Poster
MARBLE: Music Audio Representation Benchmark for Universal Evaluation
Ruibin Yuan · Yinghao Ma · Yizhi Li · Ge Zhang · Xingran Chen · Hanzhi Yin · zhuo le · Yiqi Liu · Jiawen Huang · Zeyue Tian · Binyue Deng · Ningzhi Wang · Chenghua Lin · Emmanouil Benetos · Anton Ragni · Norbert Gyenge · Roger Dannenberg · Wenhu Chen · Gus Xia · Wei Xue · Si Liu · Shi Wang · Ruibo Liu · Yike Guo · Jie Fu
Great Hall & Hall B1+B2 (level 1) #1106
In the era of extensive intersection between art and Artificial Intelligence (AI), such as image generation and fiction co-creation, AI for music remains relatively nascent, particularly in music understanding. This is evident in the limited work on deep music representations, the scarcity of large-scale datasets, and the absence of a universal and community-driven benchmark.

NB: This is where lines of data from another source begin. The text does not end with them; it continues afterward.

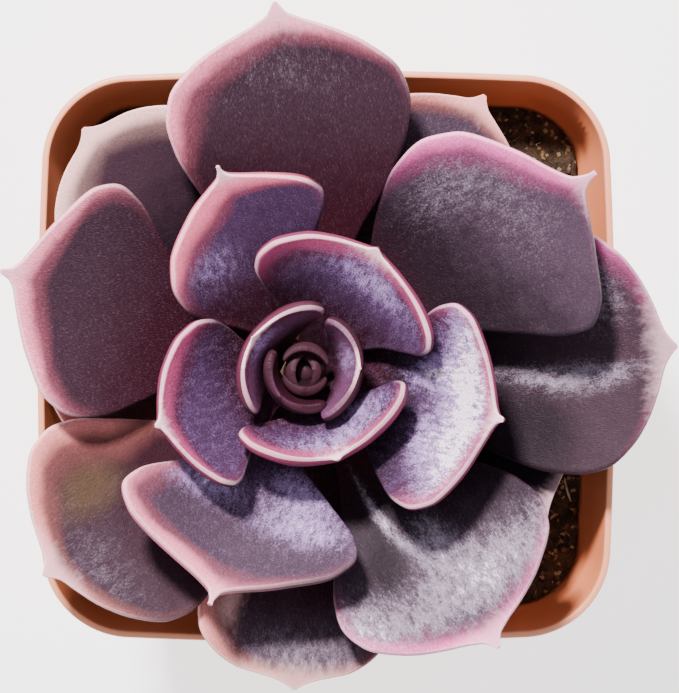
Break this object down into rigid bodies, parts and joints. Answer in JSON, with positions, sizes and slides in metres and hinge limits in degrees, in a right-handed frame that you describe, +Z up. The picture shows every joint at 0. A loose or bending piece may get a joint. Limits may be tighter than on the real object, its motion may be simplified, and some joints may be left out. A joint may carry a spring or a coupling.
{
  "type": "potted echeveria",
  "caption": "Rosette succulent with thick cupped leaves that end in small points, on a short stem in dark soil, in a square tapered plastic nursery pot with a collar and a drained base.",
  "frame": {"origin": "middle of the pot's underside, on the flat pad that rests on the table", "axes": "+Z up; the pot's four sides face +X, -X, +Y and -Y, and the picture looks straight down with +X to its right and +Y to its top"},
  "size_m": [0.1146, 0.1169, 0.115],
  "materials": {
    "pot_plastic": "injection-moulded terracotta-coloured plastic, smooth satin",
    "potting_soil": "dark moist peat with fibres, bark crumbs and pale perlite grains",
    "stem_bark": "woody, ringed by old leaf scars",
    "leaf_young": "fleshy violet leaf with waxy pale bloom and pink margin",
    "leaf_old": "fleshy grey-violet leaf with waxy bloom and cream-pink margin"
  },
  "bodies": {
    "root": {"pot": "pot_plastic", "soil": "potting_soil", "stem": "stem_bark", "heart": "leaf_young", "leaf_01": "leaf_old", "leaf_02": "leaf_old", "leaf_03": "leaf_old", "leaf_04": "leaf_old", "leaf_05": "leaf_old", "leaf_06": "leaf_old", "leaf_07": "leaf_old", "leaf_08": "leaf_young", "leaf_09": "leaf_young", "leaf_10": "leaf_young", "leaf_11": "leaf_young", "leaf_12": "leaf_young", "leaf_13": "leaf_young", "leaf_14": "leaf_young", "leaf_15": "leaf_young", "leaf_16": "leaf_young", "leaf_17": "leaf_young", "leaf_18": "leaf_young", "leaf_19": "leaf_young", "leaf_20": "leaf_young"}
  },
  "joints": []
}
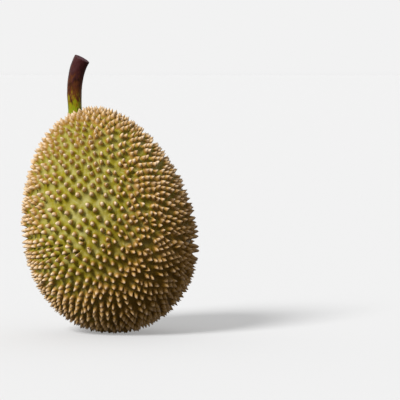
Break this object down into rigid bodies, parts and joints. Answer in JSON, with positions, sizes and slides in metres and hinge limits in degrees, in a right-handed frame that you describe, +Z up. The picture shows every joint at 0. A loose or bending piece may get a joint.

To address this issue, we introduce the Music Audio Representation Benchmark for universaL Evaluation, termed MARBLE. It aims to provide a benchmark for various Music Information Retrieval (MIR) tasks by defining a comprehensive taxonomy with four hierarchy levels, including acoustic, performance, score, and high-level description. We then establish a unified protocol based on 18 tasks on 12 public-available datasets, providing a fair and standard assessment of representations of all open-sourced pre-trained models developed on music recordings as baselines. Besides, MARBLE offers an easy-to-use, extendable, and reproducible suite for the community, with a clear statement on copyright issues on datasets. Results suggest recently proposed large-scale pre-trained musical language models perform the best in most tasks, with room for further improvement. The leaderboard and toolkit repository are published to promote future music AI research.